You also need to add Privacy notices in places where you are going to collect data from the user. Check out this article GDPR: How to write a Privacy Notice – Best Practices for guidance.
After the Privacy, you also need to spruce up your Terms and Conditions page. Again we have a Terms and Conditions Generator to speed things up.
Things to check in the EU GDPR official site:
Now that you know what is GDPR, you might also want to check out the European Union GDPR official site for more information. It would be better if a legal team goes over it to fully understand the GDPR implication on your business.
- Are you the Controller? (You need to understand this term from the legal standpoint)
- Or the Processor? (You need to understand this term from the legal standpoint)
- Do you need to hire a Data Protection Officer?
- How can you keep up to date records of the data you have?
- What are data auditors?
Final Checklist for GDPR
- Create privacy notices in input areas where users will add personal information.
- You will on regular intervals ask for renewal of all user consent.
- Explain in simple, understandable words to the user. What is GDPR. How you will use the data collected and the reasoning behind it. Who is going to be responsible for such use, and where if necessary the processing will take place. Also explain what types of data you will be collecting. You should include hidden data as well like IP addresses, location, country etc.

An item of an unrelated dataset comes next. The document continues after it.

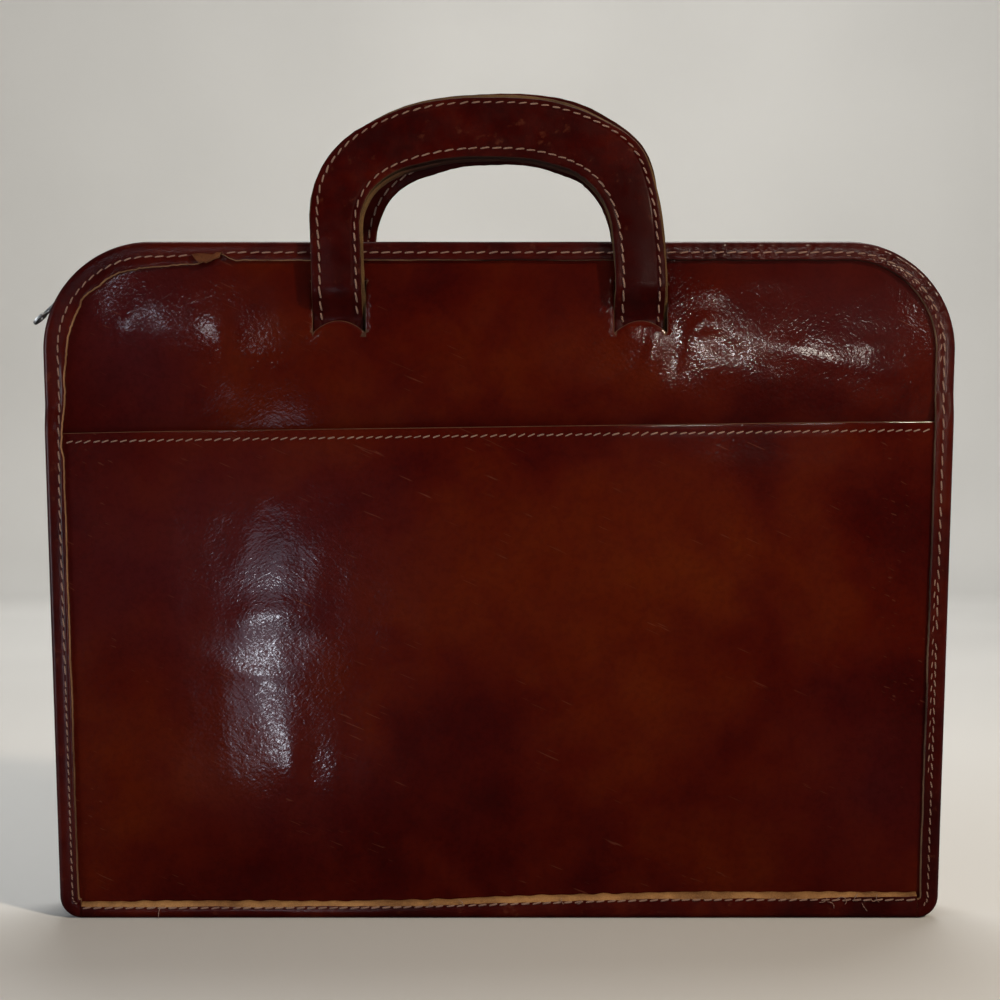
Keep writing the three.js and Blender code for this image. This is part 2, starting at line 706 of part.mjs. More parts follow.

- You also need to get consent from users who are already your clients or customers. This is especially relevant for mailing lists.
- Get clear consent from the users if you are using the personal data for marketing purpose, research or statistics, case studies, white papers and so on.
- Keep all records of the consent from users in case of data auditing.
- Inform all your users within 72 hours of data theft.
- Consent to data portability. Listen to your users when they object or want to amend the data. And the most important delete the user data when requested in a timely manner.
In conclusion, now you know what is GDPR. And you also know what steps you need to take to prepare yourself. Remember the deadline is 25th of May, 2018.